Copy every line of the material below word for word.
begin Dataset content
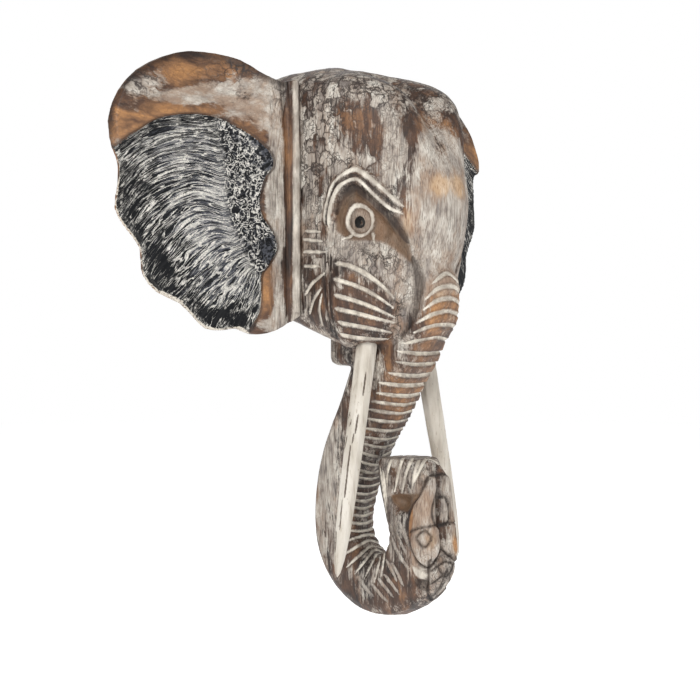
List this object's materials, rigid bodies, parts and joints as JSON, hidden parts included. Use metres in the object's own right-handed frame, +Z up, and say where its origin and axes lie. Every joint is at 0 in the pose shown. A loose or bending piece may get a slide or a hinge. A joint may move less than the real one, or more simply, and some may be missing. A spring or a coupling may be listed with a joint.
{
  "type": "carved wooden elephant mask",
  "caption": "Carved wooden elephant head that hangs flat on a wall, with a trunk curled up at the tip, broad wavy ears and long tusks.",
  "frame": {"origin": "hanging point on the flat back of the crown, on the midline", "axes": "+Z up, the wall is the plane y = 0, the face looks along -Y and the elephant's left ear is at +X"},
  "size_m": [0.477, 0.1902, 0.5145],
  "materials": {
    "head": "brown wood under a worn, crackled whitewash, with cream rubbed into the knife cuts",
    "ear": "orange-brown wood with white scuffs and a sunk black field of dry-brushed ridges",
    "tusk": "cream paint on faceted wood with fine dark splits along the grain"
  },
  "bodies": {
    "root": {"head": "head", "right_ear": "ear", "left_ear": "ear", "right_tusk": "tusk", "left_tusk": "tusk"}
  },
  "joints": []
}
end Dataset content
> **Task result**:
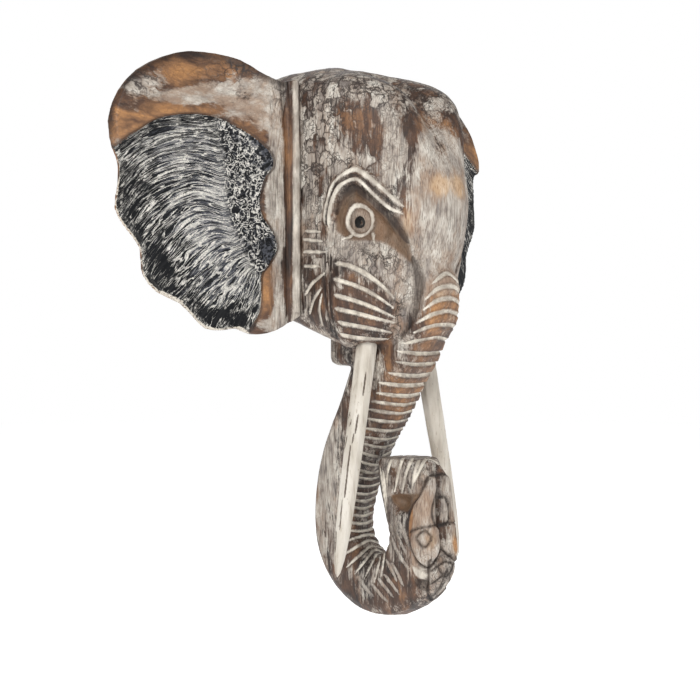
List this object's materials, rigid bodies, parts and joints as JSON, hidden parts included. Use metres in the object's own right-handed frame, +Z up, and say where its origin and axes lie. Every joint is at 0 in the pose shown. A loose or bending piece may get a slide or a hinge. A joint may move less than the real one, or more simply, and some may be missing. A spring or a coupling may be listed with a joint.
{
  "type": "carved wooden elephant mask",
  "caption": "Carved wooden elephant head that hangs flat on a wall, with a trunk curled up at the tip, broad wavy ears and long tusks.",
  "frame": {"origin": "hanging point on the flat back of the crown, on the midline", "axes": "+Z up, the wall is the plane y = 0, the face looks along -Y and the elephant's left ear is at +X"},
  "size_m": [0.477, 0.1902, 0.5145],
  "materials": {
    "head": "brown wood under a worn, crackled whitewash, with cream rubbed into the knife cuts",
    "ear": "orange-brown wood with white scuffs and a sunk black field of dry-brushed ridges",
    "tusk": "cream paint on faceted wood with fine dark splits along the grain"
  },
  "bodies": {
    "root": {"head": "head", "right_ear": "ear", "left_ear": "ear", "right_tusk": "tusk", "left_tusk": "tusk"}
  },
  "joints": []
}